Margaret Ackary Stone (died 1 September 2021) was an Australian judge who served on the Federal Court of Australia. Stone served as the Inspector-General of Intelligence and Security from August 2015 until her retirement in August 2020.

==Education==
Stone obtained a Bachelor of Arts from the University of Sydney, a Bachelor of Laws with honours from the Australian National University, and a Master of Laws from Yale Law School.

==Career==
Stone taught law at the University of New South Wales for over 15 years, including a role as Sub-Dean in 1981. She also worked as a solicitor becoming a partner at Freehills in 1993, where she worked in the areas of commercial property, infrastructure development, commercial financing, and taxation.

===Federal Court===
Stone was appointed a judge of the Federal Court of Australia in October 2000. Whilst a federal court judge, she was also appointed an Additional Judge of the Supreme Court of the Australian Capital Territory. Stone retired from both judicial positions in March 2012.

===Subsequent career===
Since retiring from the Federal Court Stone was a Judge in Residence at the Melbourne Law School in 2012. In 2013 she was appointed a Visiting Professorial Fellow at the University of NSW.

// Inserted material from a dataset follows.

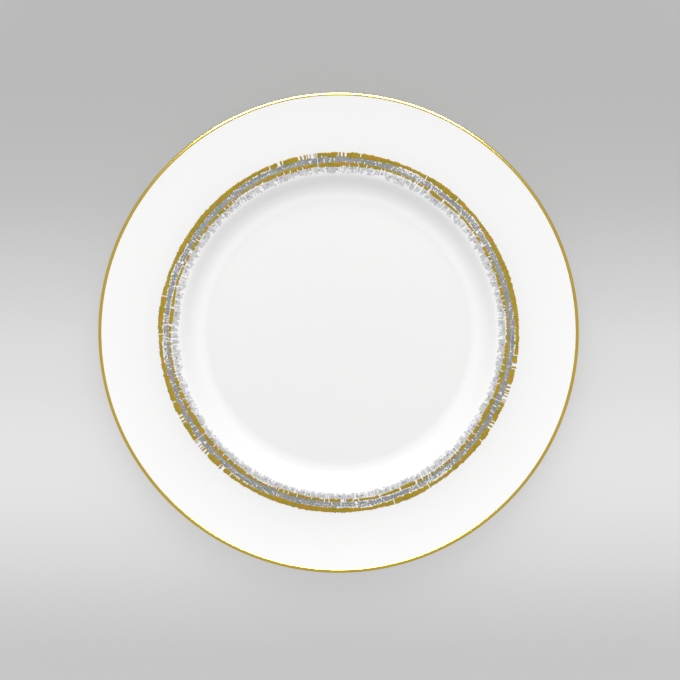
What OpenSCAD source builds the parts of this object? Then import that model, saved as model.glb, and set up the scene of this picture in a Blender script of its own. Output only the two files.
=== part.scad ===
// China dinner plate: a turned bone-china body with its glaze coats, the gold
// line fired on its edge, and a printed band of four metal and lustre layers.
// Millimetres. The plate stands on its foot ring at z = 0 and turns about Z.

/* [Plate] */
// Overall diameter, measured over the gold edge line
plate_d = 267; // [250:1:300]
// Diameter of the flat floor of the well
well_d = 143; // [136:1:146]
// Thickness of the china across the floor of the well
floor_t = 4; // [3:0.1:5]
// Thickness of the wall between the well and the rim
verge_t = 3.8; // [3:0.1:5]
// Thickness of the rounded lip at the edge
lip_t = 2.2; // [2:0.1:3]

/* [Well and rim] */
// Radius of the gentle hollow bend that leads out of the floor
floor_bend_r = 36; // [26:1:60]
// Slope at which that bend gives way to a tighter one, in degrees
floor_bend_slope = 9; // [4:1:14]
// Steepest slope of the wall between the well and the rim, in degrees
verge_slope = 40; // [32:1:45]
// Radius of the tighter hollow bend at the foot of that wall
verge_r = 16; // [14:1:22]
// Length of the straight stretch up that wall
verge_run = 3.2; // [0:0.1:4]
// Radius of the shoulder where that wall turns into the rim
shoulder_r = 7; // [6:0.5:12]
// Slope of the rim where it leaves the shoulder, in degrees
rim_slope = 2; // [0:0.5:12]
// Radius of the upward bow of the rim
rim_bow_r = 200; // [180:10:1000]
// Radius of the back of the rim, a flatter bow, so that the rim thins to its lip
rim_back_r = 280; // [180:10:2000]

/* [Foot ring] */
// Outer diameter of the foot ring
foot_d = 155; // [150:1:160]
// Width of the foot ring where it meets the table
foot_w = 3.2; // [2.4:0.1:5]
// Height of the recess inside the foot ring
foot_recess = 2.8; // [2.2:0.1:3.5]
// Radius of the two rounded corners of the foot ring
foot_edge_r = 0.7; // [0.4:0.1:1]
// Radius of the hollows beside the foot ring
foot_fillet_r = 1.4; // [1:0.1:1.5]

/* [Glaze and gilding] */
// Thickness of the glaze coats
glaze_t = 0.2; // [0.1:0.05:0.4]
// Thickness of the fired gold, platinum and lustre
print_t = 0.1; // [0.05:0.05:0.2]
// How far the gold edge line reaches in across the face
edge_face_w = 1.7; // [1:0.1:3]
// How far the gold edge line reaches in across the back
edge_back_w = 0.9; // [0.5:0.1:1.5]

/* [Printed band] */
// Outer diameter of the printed band
band_d = 202; // [200:1:230]
// Width of the outer gold stripe
gold_outer_w = 3; // [2:0.1:5]
// Width of the platinum stripe
platinum_w = 2.8; // [2:0.1:5]
// Width of the inner gold stripe
gold_inner_w = 2.3; // [1.5:0.1:4]
// Width of the pearl lustre fringe, the innermost stripe
pearl_w = 3.3; // [2:0.1:5]
// Gap at the seam between neighbouring transfers
seam_w = 0.4; // [0.2:0.1:1]
// Direction of the first seam, anticlockwise from +X, in degrees
first_seam = 97; // [0:1:120]

/* [Hidden] */
transfers = 3;
prints = ["gold_outer_stripe", "platinum_stripe", "gold_inner_stripe", "pearl_fringe"];

// Largest gap between a true arc and the straights that stand for it
arc_error = 0.01;
// Half plane that is higher and wider than any section of the plate
beyond = plate_d;

china = [0.95, 0.94, 0.92];
glaze = [0.98, 0.98, 0.97];
gold = [0.78, 0.62, 0.22];
platinum = [0.62, 0.64, 0.67];
pearl = [0.86, 0.86, 0.92];

floor_z = foot_recess + floor_t;
coats_t = glaze_t + print_t;
lip_r = lip_t / 2;

// Radii of the seams between the stripes, from the outside in
band_r = band_d / 2;
platinum_r = band_r - gold_outer_w;
gold_inner_r = platinum_r - platinum_w;
pearl_r = gold_inner_r - gold_inner_w;
band_end_r = pearl_r - pearl_w;

// ---- The section: a thread pulled tight round a row of circles ----
// Each bend is [centre, radius]. A bend with a positive radius bulges out and
// one with a negative radius is hollow, so a coat of thickness t adds t to
// every radius and keeps every direction.

function toward(angle) = [cos(angle), sin(angle)];

floor_bend_at = [well_d / 2, floor_z + floor_bend_r];
verge_at = floor_bend_at - (floor_bend_r - verge_r) * toward(90 + floor_bend_slope);
shoulder_at = verge_at - (verge_r + shoulder_r) * toward(90 + verge_slope)
    + verge_run * toward(verge_slope);
bow_at = shoulder_at + (rim_bow_r + shoulder_r) * toward(90 + rim_slope);
lip_x = plate_d / 2 - coats_t - lip_r;
lip_slope = asin((lip_x - bow_at.x) / (rim_bow_r + lip_r));
lip_at = bow_at - (rim_bow_r + lip_r) * toward(90 + lip_slope);
back_bow_at = lip_at + (rim_back_r - lip_r) * toward(90 + lip_slope);

foot_r = foot_d / 2;
foot_hollow_x = foot_r + foot_fillet_r;
foot_hollow_reach = verge_r + verge_t + foot_fillet_r;
foot_hollow_z = verge_at.y
    - sqrt(foot_hollow_reach ^ 2 - (foot_hollow_x - verge_at.x) ^ 2);
recess_hollow_at = [foot_r - foot_w - foot_fillet_r, foot_recess - foot_fillet_r];

bends = [
    [floor_bend_at, -floor_bend_r],
    [verge_at, -verge_r],
    [shoulder_at, shoulder_r],
    [bow_at, -rim_bow_r],
    [lip_at, lip_r],
    [back_bow_at, rim_back_r],
    [shoulder_at, verge_t - shoulder_r],
    [verge_at, verge_r + verge_t],
    [[foot_hollow_x, foot_hollow_z], -foot_fillet_r],
    [[foot_r - foot_edge_r, foot_edge_r], foot_edge_r],
    [[foot_r - foot_w + foot_edge_r, foot_edge_r], foot_edge_r],
    [recess_hollow_at, -foot_fillet_r]
];
floor_bend = 0;
bow_bend = 3;
lip_bend = 4;
foot_hollow_bend = 8;
foot_outer_bend = 9;
foot_inner_bend = 10;
recess_bend = 11;

// Direction that the straight from bend a to bend b faces, from -180 to 180
function facing(a, b) =
    let (
        across = b[0] - a[0],
        lean = max(-1, min(1, (a[1] - b[1]) / norm(across))),
        angle = atan2(across.y, across.x) + acos(lean)
    )
    angle > 179 ? angle - 360 : angle;

facings = concat(
    [90],
    [for (i = [1:len(bends) - 1]) facing(bends[i - 1], bends[i])],
    [-90]
);

// Points round bend i of the outline that lies `coat` outside the bare china
function bend_points(i, coat) =
    let (
        radius = bends[i][1],
        from = facings[i],
        sweep = facings[i + 1] - from,
        widest_step = 2 * acos(1 - arc_error / max(abs(radius), lip_r)),
        steps = ceil(abs(sweep) / widest_step)
    )
    [for (k = [0:steps]) bends[i][0] + (radius + coat) * toward(from + sweep * k / steps)];

function outline(first, last, coat) =
    [for (i = [first:last]) each bend_points(i, coat)];

function reversed(points) = [for (i = [len(points) - 1:-1:0]) points[i]];
function last_of(points) = points[len(points) - 1];

// The face, from the middle of the well to the start of the lip
function face_outline(coat) =
    concat([[0, floor_z + coat]], outline(floor_bend, bow_bend, coat));

// The lip and the back, down to the start of the foot ring's bare edge
function back_outline(coat) =
    concat(outline(lip_bend, foot_hollow_bend, coat), [bend_points(foot_outer_bend, coat)[0]]);

// The recess, from the end of the foot ring's bare edge to the middle
function recess_outline(coat) = concat(
    [last_of(bend_points(foot_inner_bend, coat))],
    outline(recess_bend, recess_bend, coat),
    [[0, foot_recess - coat]]
);

// ---- Sections of the coats ----

module between(inside, outside) {
    polygon(concat(outside, reversed(inside)));
}

module face_coat(from, to) {
    between(face_outline(from), face_outline(to));
}

module outer_coat(from, to) {
    between(
        concat(face_outline(from), back_outline(from)),
        concat(face_outline(to), back_outline(to))
    );
}

// Everything from radius `from` to radius `to` above height `bottom`
module ring_window(from, to, bottom) {
    translate([from, bottom]) square([to - from, beyond]);
}

// ---- The turned body and its glaze ----

module china_body() {
    color(china) rotate_extrude()
        polygon(concat(
            face_outline(0),
            outline(lip_bend, recess_bend, 0),
            [[0, foot_recess]]
        ));
}

// One coat over the face, round the lip and down the back to the foot ring
module glaze_face() {
    color(glaze) rotate_extrude() outer_coat(0, glaze_t);
}

// The coat inside the foot ring. The ring's edge between the two is left bare.
module glaze_foot_well() {
    color(glaze) rotate_extrude()
        between(recess_outline(0), recess_outline(glaze_t));
}

// ---- Gilding and print, fired on top of the glaze ----

// The painted line wraps the lip, wider on the face than on the back
module rim_gold_line() {
    outer_r = plate_d / 2;
    color(gold) rotate_extrude() intersection() {
        outer_coat(glaze_t, coats_t);
        union() {
            ring_window(outer_r - edge_face_w, beyond, lip_at.y);
            ring_window(outer_r - edge_back_w, beyond, 0);
        }
    }
}

// Stripe of transfer number i between two radii of the face
module stripe(i, inner_r, outer_r) {
    span = 360 / transfers;
    gap = seam_w / outer_r * 180 / PI;
    rotate([0, 0, first_seam + span * (i - 1) + gap / 2])
        rotate_extrude(angle = span - gap) intersection() {
            face_coat(glaze_t, coats_t);
            ring_window(inner_r, outer_r, 0);
        }
}

module gold_outer_stripe(i) {
    color(gold) stripe(i, platinum_r, band_r);
}

module platinum_stripe(i) {
    color(platinum) stripe(i, gold_inner_r, platinum_r);
}

module gold_inner_stripe(i) {
    color(gold) stripe(i, pearl_r, gold_inner_r);
}

module pearl_fringe(i) {
    color(pearl) stripe(i, band_end_r, pearl_r);
}

china_body();
glaze_face();
glaze_foot_well();
rim_gold_line();
for (i = [1:transfers]) {
    gold_outer_stripe(i);
    platinum_stripe(i);
    gold_inner_stripe(i);
    pearl_fringe(i);
}
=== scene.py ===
import math
import random

import bpy
import numpy as np
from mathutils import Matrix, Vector


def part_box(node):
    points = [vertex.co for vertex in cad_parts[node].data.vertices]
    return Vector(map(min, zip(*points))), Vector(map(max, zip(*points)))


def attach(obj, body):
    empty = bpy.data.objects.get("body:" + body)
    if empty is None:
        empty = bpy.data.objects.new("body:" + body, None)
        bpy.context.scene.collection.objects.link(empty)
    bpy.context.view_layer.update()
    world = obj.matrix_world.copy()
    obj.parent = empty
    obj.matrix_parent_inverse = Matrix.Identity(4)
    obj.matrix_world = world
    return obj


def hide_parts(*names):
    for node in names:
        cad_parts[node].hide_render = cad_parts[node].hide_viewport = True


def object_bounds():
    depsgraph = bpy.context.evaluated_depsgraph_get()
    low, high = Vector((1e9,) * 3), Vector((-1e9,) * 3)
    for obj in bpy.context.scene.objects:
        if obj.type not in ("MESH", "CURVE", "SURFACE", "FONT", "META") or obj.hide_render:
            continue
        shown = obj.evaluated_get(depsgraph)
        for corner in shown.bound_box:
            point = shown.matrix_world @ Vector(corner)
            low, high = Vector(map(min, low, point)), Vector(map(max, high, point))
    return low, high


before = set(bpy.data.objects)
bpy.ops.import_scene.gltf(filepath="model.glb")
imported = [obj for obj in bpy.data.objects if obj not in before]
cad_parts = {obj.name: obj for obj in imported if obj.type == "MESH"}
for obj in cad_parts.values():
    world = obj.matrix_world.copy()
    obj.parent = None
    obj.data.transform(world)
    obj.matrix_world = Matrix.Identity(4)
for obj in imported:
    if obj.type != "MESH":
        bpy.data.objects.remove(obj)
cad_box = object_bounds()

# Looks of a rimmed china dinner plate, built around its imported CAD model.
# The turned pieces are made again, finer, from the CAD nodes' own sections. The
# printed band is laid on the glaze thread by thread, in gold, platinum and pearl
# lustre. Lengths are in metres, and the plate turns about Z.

MM = 0.001
DEGREE = math.radians(1)

# ---- The plate's measures, all read from the frame ----

# how far fired gold stands above the glaze
PRINT_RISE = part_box("rim_gold_line")[1].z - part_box("glaze_face")[1].z
# the printed band is this many equal transfers laid end to end
TRANSFERS = 3


def radii(node):
    """Smallest and largest radius of a CAD node."""
    reach = [math.hypot(v.co.x, v.co.y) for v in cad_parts[node].data.vertices]
    return min(reach), max(reach)


def arc(node):
    """Where a part of a ring starts, anticlockwise from +X, and the angle that it spans."""
    angles = sorted(math.atan2(v.co.y, v.co.x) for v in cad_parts[node].data.vertices)
    gaps = [(b - a) % math.tau for a, b in zip(angles, angles[1:] + angles[:1])]
    widest = gaps.index(max(gaps))
    return angles[(widest + 1) % len(angles)], math.tau - gaps[widest]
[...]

Between December 2012 and December 2014 she served as Australia's Independent Reviewer of Adverse Security Assessments. Adverse security assessments are findings by the Australian Security and intelligence Organisation that a person who has been found to be a refugee is a security risk. Such people are kept in detention until such time as it is determined that they are no longer security risks. They do not have access to the evidence on which the assessments are made; but in some cases may have some indications of the nature of the accusations. Stone had reviewed 22 of 52 adverse assessments as of June 2014, as a result of which four people have had their adverse assessments removed. By June 2015 Stone finalised a further 24 reviews, finding that five adverse assessments were either flawed or not appropriate.

Stone was appointed the Inspector-General of Intelligence and Security from 24 August 2015 until her retirement in August 2020.

== Death and legacy ==
Stone died on 1 September 2021 and was survived by her husband, three daughters and their families.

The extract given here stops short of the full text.